Today’s edition of the local Bay of Plenty Times has a banner headline: TERRIFYING FLIGHT.

It describes a loud bang, smoke, a long flight on one engine and the fear of passengers.  Really?  I was not terrified.  Trish, my wife, who was in 4B, did not report terror or appear terrified.  Which is not to say that other people were not at least very scared.

This got me wondering if I were in the middle of one of Lisa Feldman Barrett’s experiments.  In her 2017 book How Emotions Are Made she argues that we have basic feelings  — such as “pleasant” or “unpleasant”— and sensations in our bodies.  Beyond that, we construct our emotions.  These feelings and bodily sensations are contextual, sometimes triggered by the environment – like a plane flying on one engine, and then we interpret and label them according to what we have learnt growing up or from the world around us.

Take schadenfreude, for example.  There might be someone out there whom I have frustrated or offended and they might be thinking: “Ha, ha, ha!  That turkey Keith Johnston was on a scary flight.  Serves him right!”  Schadenfreude is pleasure at someone else’s misfortune.  Feldman Barrett uses it as an example of how emotions get made. You do not need to know about schadenfreude to feel this pleasure but if you do know about the concept and the word then the emotion “gets triggered more easily and you can feel it more easily.”

This time I did not feel much fear.  That might partly have been the effect of Trish and I holding hands.  The neuroscience suggests that is almost always calming.  It also might be the things I have grown up with.  I knew there was redundancy in the system and that the plane was designed to be able to fly on one engine.  I knew pilots were trained to deal with this situation, despite it being a rarity in reality.  My dad was an aircraft engineer.  My older brother spent more than 40 years as an air force pilot and then flying large commercial airliners.  He explained to us after we landed, by the way, that it was a bit easier to fly the plane with the port side engine shut down than losing starboard engine.  I think I followed the logic, but not well enough to explain it here.

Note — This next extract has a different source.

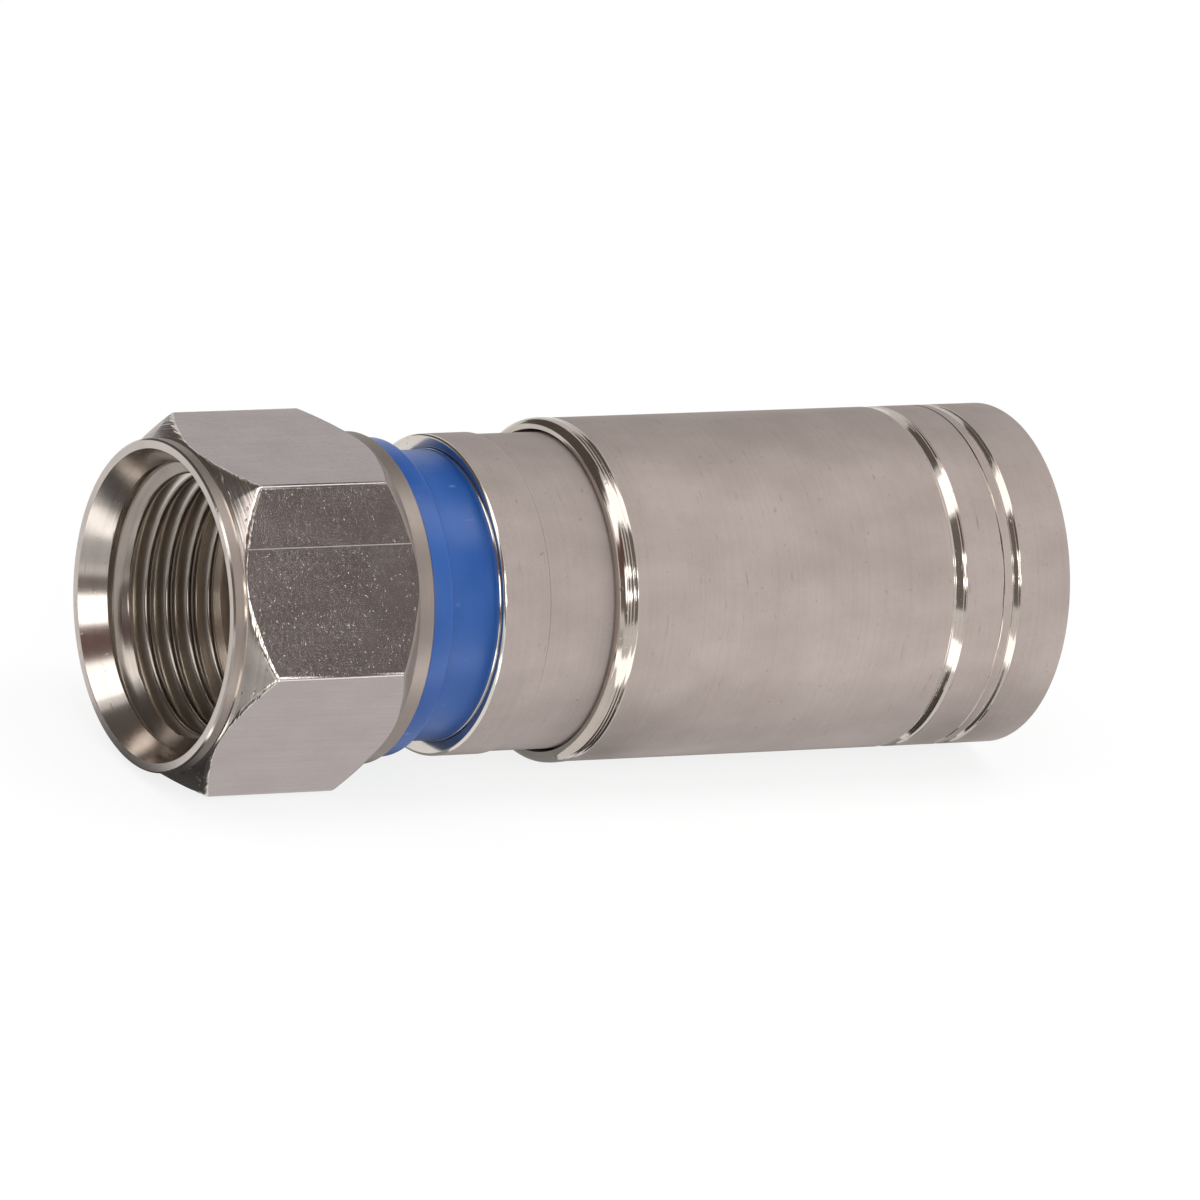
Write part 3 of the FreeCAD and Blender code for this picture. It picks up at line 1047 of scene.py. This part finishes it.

The point is that my background prepared me for one set of emotions; others were more prepped for fright. Our histories shape the emotions we construct even in the same circumstances.

We landed gently in heavy rain to a full turnout of fire engines and ambulances, their lights flashing through the sparkling of raindrops.  The passengers cheered.  Only when a young woman from the back of the plane needed to get off as fast as possible and then I saw her sobbing in a friend’s arms when we got to the terminal did I feel moved by the distress of others.  There was fright and deep relief from some of the passengers in the terminal and a little later during a thorough, and impressive, debrief that was held with the crew and airline representatives after we had landed.

I am not saying my response was right or better.  Just that we are all different.  We make different sense and construct different emotions from the same presenting circumstances.

 

 

One thought on “Fright or flight”

  1. Nicolai says:

    What a story — and a lovely ending. Feldman Barrett’s research is quite exciting — and applies apparently even in 16,000 feet.